Profile a single column passed as a list — useful when the values are already in hand rather than in a named table.

SELECT * FROM ft_profile((SELECT list(email) FROM people));

Scalar functions

Per-value classification, one value at a time. Strongest on values unambiguous in isolation (URLs, ISO dates, well-formed emails, IP addresses).

ft_infer(value VARCHAR) → VARCHAR

Classify a single value. Returns the full semantic type label.

SELECT ft_infer('https://example.com');  -- technology.internet.url
SELECT ft_infer('2024-01-15');           -- datetime.date.iso
SELECT ft_infer('true');                 -- representation.boolean.terms

ft_detail(value VARCHAR) → VARCHAR

Classify with full detail. Returns JSON with the type, confidence (0.0–1.0), the recommended DuckDB type, the number of samples seen, the disambiguation path, and the per-label vote map.

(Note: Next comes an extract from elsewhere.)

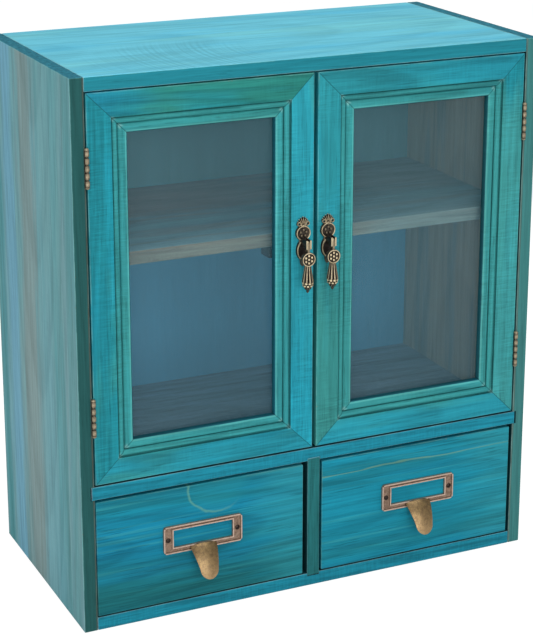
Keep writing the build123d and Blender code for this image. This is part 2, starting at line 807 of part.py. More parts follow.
def finger_tab():
    """Curved tongue under the label window, bulging outwards across its width and hollow behind."""
    steps = tab_stations - 1
    start = radians(tab_start_angle)
    end = radians(tab_end_angle)
    sections = []
    for i in range(tab_stations):
        angle = start + (end - start) * i / steps
        reach = tab_bend_radius * (cos(angle) - cos(start))
        drop = tab_root_drop + tab_bend_radius * (sin(start) - sin(angle))
        plane = Plane(origin=(0, -holder_plate / 2 - reach, -drop), x_dir=(1, 0, 0),
                      z_dir=(0, -sin(angle), -cos(angle)))
        outer = tab_crown + tab_thickness
        half = tab_half_width
        edges = [
            ThreePointArc((-half, tab_thickness), (0, outer), (half, tab_thickness)),
            Line((half, tab_thickness), (half, 0)),
            ThreePointArc((half, 0), (0, tab_crown), (-half, 0)),
            Line((-half, 0), (-half, tab_thickness)),
        ]
        sections.append(plane * make_face(edges))
    tongue = loft(sections)
    drop = tab_root_drop + tab_bend_radius * (sin(start) - sin(end))
    shoulder = -drop + tab_tip_radius
    outline = Pos(0, shoulder) * Circle(tab_tip_radius)
    outline += make_face(Polyline((-tab_half_width, 0), (tab_half_width, 0), (tab_tip_radius, shoulder),
                                  (-tab_tip_radius, shoulder), close=True))
    return tongue & extrude(Plane.XZ * outline, 2 * holder_width)


def label_pull():
    """Label holder with raised rims round its edge and window, two screw holes and a finger tab."""
    blank = RectangleRounded(holder_width, holder_height, holder_corner)
    hole = Pos(0, window_rise) * RectangleRounded(window_width, window_height, window_corner)
    rims = 2 * holder_rim_width
    inner_corner = holder_corner - holder_rim_width
    inner_blank = RectangleRounded(holder_width - rims, holder_height - rims, inner_corner)
    frame = Pos(0, window_rise) * RectangleRounded(window_width + rims, window_height + rims,
                                                   window_corner + holder_rim_width)
    pull = extrude(Plane.XZ * (blank - hole), holder_plate)
    pull += extrude(Plane.XZ * (blank - inner_blank), holder_plate + holder_rim_height)
    pull += extrude(Plane.XZ * (frame - hole), holder_plate + holder_rim_height)
    pull += finger_tab()
    for point in holder_screw_points():
        pull -= aimed(holder_screw_shank_blank(screw_gap), point, (0, -1, 0))
    return pull


# ------------------------------------------------------------------ the whole cabinet
def add(name, shape):
    """Keeps a piece under its own name."""
    parts[name] = shape


def add_carcass():
    """Boards, back, fixed hinge leaves, hinge pins and the catch."""
    left = side_panel()
    add("side_panel_left", left)
    add("side_panel_right", mirror(left, Plane.YZ))
    add("top_panel", end_board(ceiling_z))
    add("bottom_panel", bottom_board())
    add("middle_shelf", middle_shelf())
    add("inner_shelf", inner_shelf())
    add("drawer_divider", drawer_divider())
    add("back_panel", back_panel())
    leaf = hinge_leaf(-1, 0)
    pins = []
    screws = []
    screw = slotted(hinge_screw_blank(), hinge_screw_head)
    for level, height in hinge_heights.items():
        place = Pos(hinge_x, hinge_y, height)
        add("left_" + level + "_hinge_base", place * leaf)
        add("right_" + level + "_hinge_base", mirror(place * leaf, Plane.YZ))
        pins.append(place * hinge_pin())
        screws += [aimed(screw, point, (1, 0, 0)) for point in hinge_screw_points(-1, height)]
    add("hinge_pins", group(pins + [mirror(pin, Plane.YZ) for pin in pins]))
    add("hinge_base_screws", group(screws + [mirror(one, Plane.YZ) for one in screws]))
    add("magnetic_catch", magnetic_catch())
    add("catch_magnets", group([catch_magnet(-1), catch_magnet(1)]))
    catch_screw = slotted(catch_screw_blank(), catch_screw_head)
    add("catch_screws", group([aimed(catch_screw, point, (0, 0, -1)) for point in catch_screw_points()]))


def add_doors():
    """Both doors with their glass, hinges and drop pulls."""
    for name, piece in door_parts(pull_inset_left).items():
        add("left_door_" + name, piece)
    for name, piece in door_parts(pull_inset_right).items():
        add("right_door_" + name, mirror(piece, Plane.YZ))


def add_drawers():
    """Both drawers with their label pulls."""
    for name, piece in drawer_parts(-inner_x + left_drawer_gap).items():
        add("left_drawer_" + name, piece)
    for name, piece in drawer_parts(board / 2 + right_drawer_gap).items():
        add("right_drawer_" + name, piece)


add_carcass()
add_doors()
add_drawers()

os.makedirs("parts", exist_ok=True)
for name, shape in parts.items():
    export_step(shape, "parts/" + name + ".step")
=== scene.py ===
"""Small stained-wood thread cabinet: its fittings, its finishes and a plain studio.

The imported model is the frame. Sizes are in millimetres in the frame's own directions: +X is the right-hand side
seen from the front, +Y is the back and +Z is up. Pieces are turned into metres when they are finished.
"""

import json
import logging
import math
from collections.abc import Callable, Sequence
from dataclasses import dataclass, replace
from enum import Enum

import bmesh
import bpy
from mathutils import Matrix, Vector

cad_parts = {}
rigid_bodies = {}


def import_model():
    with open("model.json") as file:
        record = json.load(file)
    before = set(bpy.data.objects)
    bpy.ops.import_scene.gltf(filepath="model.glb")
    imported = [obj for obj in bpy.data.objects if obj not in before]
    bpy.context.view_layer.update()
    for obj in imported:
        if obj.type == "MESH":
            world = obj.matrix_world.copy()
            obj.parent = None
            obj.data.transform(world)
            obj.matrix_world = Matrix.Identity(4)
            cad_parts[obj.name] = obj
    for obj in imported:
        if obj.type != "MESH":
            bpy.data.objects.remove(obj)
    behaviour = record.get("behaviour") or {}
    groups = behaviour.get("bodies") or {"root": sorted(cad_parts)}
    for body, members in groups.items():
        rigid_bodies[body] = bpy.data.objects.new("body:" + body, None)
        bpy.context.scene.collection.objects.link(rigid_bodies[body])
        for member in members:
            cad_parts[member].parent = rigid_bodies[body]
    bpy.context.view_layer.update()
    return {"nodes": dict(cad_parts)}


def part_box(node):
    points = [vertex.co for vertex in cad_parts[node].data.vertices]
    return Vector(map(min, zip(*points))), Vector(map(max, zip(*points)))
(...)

SELECT ft_detail('192.168.1.1');
-- {"type": "technology.internet.ip_v4", "confidence": 0.901, "duckdb_type": "INET", ...}

ft_cast(value VARCHAR) → VARCHAR

Normalize a value for safe TRY_CAST() to its detected DuckDB type. Handles date format conversion (US/EU → ISO), boolean normalization, UUID lowercasing, numeric cleanup.

SELECT ft_cast('01/15/2024');  -- 2024-01-15 (US date → ISO)

ft_validate_text(value VARCHAR, schema_json VARCHAR) → VARCHAR

Validate a single value against a JSON Schema fragment. Returns valid when the value conforms, or the first validation error otherwise.

SELECT ft_validate_text('[email protected]', '{"type":"string","format":"email"}');  -- valid

ft_unpack(json VARCHAR) → VARCHAR

Recursively classify every scalar value in a JSON document. Returns annotated JSON carrying the type, confidence, recommended DuckDB type, and original value for each field.

ft_version() → VARCHAR

Returns the extension version string.

Aliases. The earlier un-prefixed scalar names (finetype, finetype_detail, finetype_cast, finetype_unpack, finetype_validate, finetype_version) remain registered as aliases of the ft_ scalars for one release, so a v0.6.22 install keeps working. New code should use the ft_ names.

Type Taxonomy

240 types organized into 7 domains:

  • container: JSON, XML, CSV, arrays, key-value (11 types)
  • datetime: dates, times, timestamps, epochs, durations, offsets (84 types)
  • finance: currencies, accounting, market identifiers, transactions (28 types)
  • geography: coordinates, locations, addresses, transportation (25 types)
  • identity: names, emails, phones, payments, medical (33 types)
  • representation: booleans, numbers, text, files, scientific (33 types)
  • technology: URLs, IPs, UUIDs, versions, codes (26 types)

For more information, see the FineType documentation.

Added Functions

function_name function_type description comment examples
finetype scalar NULL NULL  
finetype_cast scalar NULL NULL  
finetype_detail scalar NULL NULL  
finetype_spike table NULL NULL  
finetype_unpack scalar NULL NULL  
finetype_validate scalar NULL NULL  
finetype_version scalar NULL NULL  
ft_cast scalar NULL NULL  
ft_detail scalar NULL NULL  
ft_infer scalar NULL NULL  
ft_profile scalar NULL NULL  
ft_profile table_macro NULL NULL  
ft_unpack scalar NULL NULL  
ft_validate table_macro NULL NULL  
ft_validate_text scalar NULL NULL  
ft_version scalar NULL NULL  

Overloaded Functions

This extension does not add any function overloads.

Added Types

This extension does not add any types.

Added Settings

This extension does not add any settings.